Part of me really wanted to write an open letter, arguably the worst device in all of journalism, to Beauden Barrett to try to convince him to stay at the Hurricanes. I will be the first to say I am not above an open letter.

As a Canes supporter, I feel it's best to at least implore you publicly that, while the Blues are improving and their depth of talent, you are already part of a better team and have more chance winning an elusive title staying where you are.

The Blues can't develop a first five-eighths to save themselves and since when did an All Black go to the Blues from another franchise to improve his chances? They leave to make the All Blacks.

To be fair, the chances of you, Beauden Barrett, not making the All Blacks at this stage of your career because the Blues struggle at times (less frequently it has to be said because Tana Umaga is doing a great job) are low.


But my point is this: Daniel Carter.

A few seasons ago, I received a call from a well-placed source that Carter was moving to the Blues to see out his New Zealand career before heading overseas. Apparently he came very close to doing this but realised he could easily split his time between Christchurch and Auckland where his wife and family were by regularly scouring Grabaseat deals when they popped into his inbox.

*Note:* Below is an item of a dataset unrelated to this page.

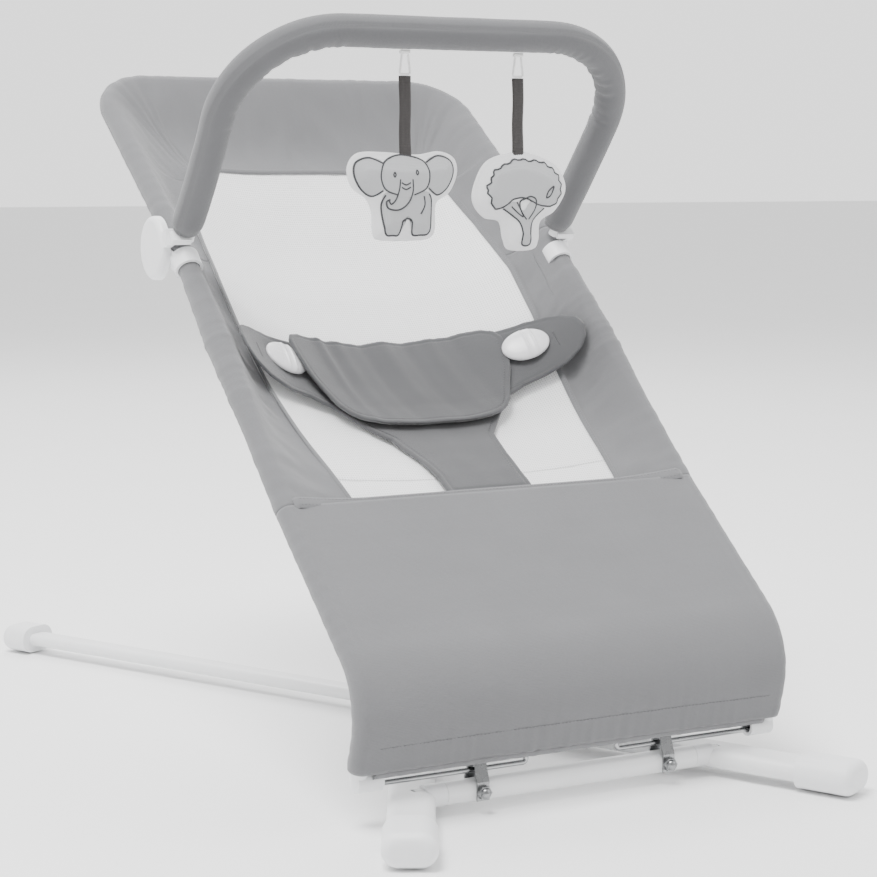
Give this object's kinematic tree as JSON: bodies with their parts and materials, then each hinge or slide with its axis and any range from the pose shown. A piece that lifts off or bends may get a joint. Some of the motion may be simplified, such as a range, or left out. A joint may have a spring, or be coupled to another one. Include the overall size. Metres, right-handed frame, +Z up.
{
  "type": "bouncer seat",
  "caption": "Portable baby bouncer seat with a grey fabric sling and mesh back on a sprung tube frame, a waist harness and a padded toy bar carrying hanging soft toys.",
  "frame": {"origin": "on the floor, at the centre of the footprint, midway between the front and rear feet", "axes": "+Z up, +Y towards the head end, +X towards the right as seen from the foot end"},
  "size_m": [0.5166, 0.8724, 0.6389],
  "materials": {
    "white_steel": "satin white powder coat",
    "white_plastic": "fine matte moulded finish",
    "button_plastic": "smooth off-white toggle",
    "chrome": "bright drawn spring wire",
    "steel": "zinc plated fasteners",
    "grey_fabric": "light grey woven polyester",
    "mesh_fabric": "white open knitted mesh",
    "harness_fabric": "darker grey padded fabric",
    "foam_sleeve": "grey fabric sleeve over foam",
    "webbing": "dark grey ribbed webbing",
    "toy_fabric": "light grey plush print with white border",
    "cord": "thin white cord",
    "rubber": "soft grey rubber"
  },
  "bodies": {
    "base": {"front_arm_left": "white_steel", "front_arm_right": "white_steel", "rear_arm_left": "white_steel", "rear_arm_right": "white_steel", "arm_plug_left": "white_plastic", "arm_plug_right": "white_plastic", "cross_bolt": "steel", "cross_nut": "steel", "foot_pads": "rubber", "arm_rivets": "steel", "foot_cap_front_left": "white_plastic", "foot_cap_front_right": "white_plastic", "foot_cap_rear_left": "white_plastic", "foot_cap_rear_right": "white_plastic", "pivot_bush_left": "white_plastic", "pivot_bush_right": "white_plastic"},
    "carrier": {"crossbar": "white_steel", "lock_plug_left": "white_plastic", "lock_plug_right": "white_plastic", "spring_wire_left": "chrome", "spring_wire_right": "chrome", "wire_clamp_left": "steel", "wire_clamp_right": "steel", "clamp_bolts": "steel", "clamp_nuts": "steel"},
    "seat": {"side_tube_left": "white_steel", "side_tube_right": "white_steel", "head_tube": "white_steel", "tube_joiners": "steel", "hem_tube": "white_steel", "spring_socket_left": "white_plastic", "spring_socket_right": "white_plastic", "mesh_panel": "mesh_fabric", "mesh_panel_upper": "mesh_fabric", "side_panel_left": "grey_fabric", "side_panel_right": "grey_fabric", "side_panel_upper_left": "grey_fabric", "side_panel_upper_right": "grey_fabric", "head_panel": "grey_fabric", "head_panel_top": "grey_fabric", "leg_panel": "grey_fabric", "harness_crotch": "harness_fabric", "harness_flap": "harness_fabric", "harness_wing_left": "harness_fabric", "harness_wing_right": "harness_fabric", "harness_button_left": "button_plastic", "harness_button_right": "button_plastic", "bar_clip_left": "white_plastic", "bar_clip_right": "white_plastic"},
    "toy_bar": {"bar_sleeve": "foam_sleeve", "bar_core": "white_plastic", "bar_hub_left": "white_plastic", "bar_hub_right": "white_plastic"},
    "left_loop": {"toy_loop_left": "cord"},
    "right_loop": {"toy_loop_right": "cord"},
    "left_toy": {"toy_strap_left": "webbing", "toy_left": "toy_fabric"},
    "right_toy": {"toy_strap_right": "webbing", "toy_right": "toy_fabric"}
  },
  "joints": [
    {"name": "recline_fold", "type": "hinge", "parent": "base", "child": "carrier", "pos_m": [0, -0.315, 0.0175], "axis": [1, 0, 0], "range_deg": [-32, 0]},
    {"name": "seat_bounce", "type": "hinge", "parent": "carrier", "child": "seat", "pos_m": [0, -0.315, 0.037], "axis": [1, 0, 0], "range_deg": [-8, 2], "stiffness_Nm_per_rad": 120, "springref_deg": 2.58},
    {"name": "toy_bar_swing", "type": "hinge", "parent": "seat", "child": "toy_bar", "pos_m": [0, 0.073, 0.437], "axis": [1, 0, 0], "range_deg": [-35, 0]},
    {"name": "left_loop_swing", "type": "hinge", "parent": "toy_bar", "child": "left_loop", "pos_m": [-0.044, -0.10428, 0.60787], "axis": [1, 0, 0], "range_deg": [-40, 40]},
    {"name": "right_loop_swing", "type": "hinge", "parent": "toy_bar", "child": "right_loop", "pos_m": [0.068, -0.10428, 0.60787], "axis": [1, 0, 0], "range_deg": [-40, 40]},
    {"name": "left_toy_sway", "type": "hinge", "parent": "left_loop", "child": "left_toy", "pos_m": [-0.044, -0.10428, 0.58887], "axis": [0, 1, 0], "range_deg": [-3.5, 3.5]},
    {"name": "right_toy_sway", "type": "hinge", "parent": "right_loop", "child": "right_toy", "pos_m": [0.068, -0.10428, 0.58887], "axis": [0, 1, 0], "range_deg": [-3.5, 3.5]}
  ]
}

Your partner, Beauden, is an Aucklander and she might be keen to move back but it's been done before so it's entirely feasible. The majority of Hurricanes fans would be happy to compromise on that loyalty. And while your father, Smiley, might become Frowny Barrett at the thought of you being an Aucklander, he'll be pretty stoked you're choosing the Hurricanes.

Speaking of choices, it's something that has been a hot topic in golfing circles because of the number of players opting out of the Olympics.

Jason Day, world No 1 no less, this week announced he won't be travelling to Rio for fear of the Zika virus. While this is a very real concern of Day, who is hoping to have a family soon, it's made easier because golf doesn't need the Olympics and neither do the stars of it.

When it was confirmed in 2009 as an Olympic sport, and Rio was named as host city (a US friendly time zone), I bet NBC, who pay the most for the rights to the Games, could see viewership numbers climb before their eyes with the thought of Tiger Woods, who would've already broken Jack Nicklaus' record for the most major titles, standing atop the dais.

Nike would have been frothing, too. That's how I envisioned it, anyway.

Now we have a jam-packed PGA calendar to accommodate the stars who have pulled out for a threat that is entirely manageable. As Professor Michael Baker of the Department of Public Health from the University of Otago said to Radio Sport, it is well down the list of things to worry about because the risk is very low.

While Zika is a concern for Day (who has struggled with vertigo and influenza), it's hard to escape the fact that golf at the Olympics doesn't resonate with the players like Majors do.

I would have liked to have seen you, Beauden Barrett, at the Olympics as part of the sevens team but will be happy with you in a Hurricanes jersey in the future.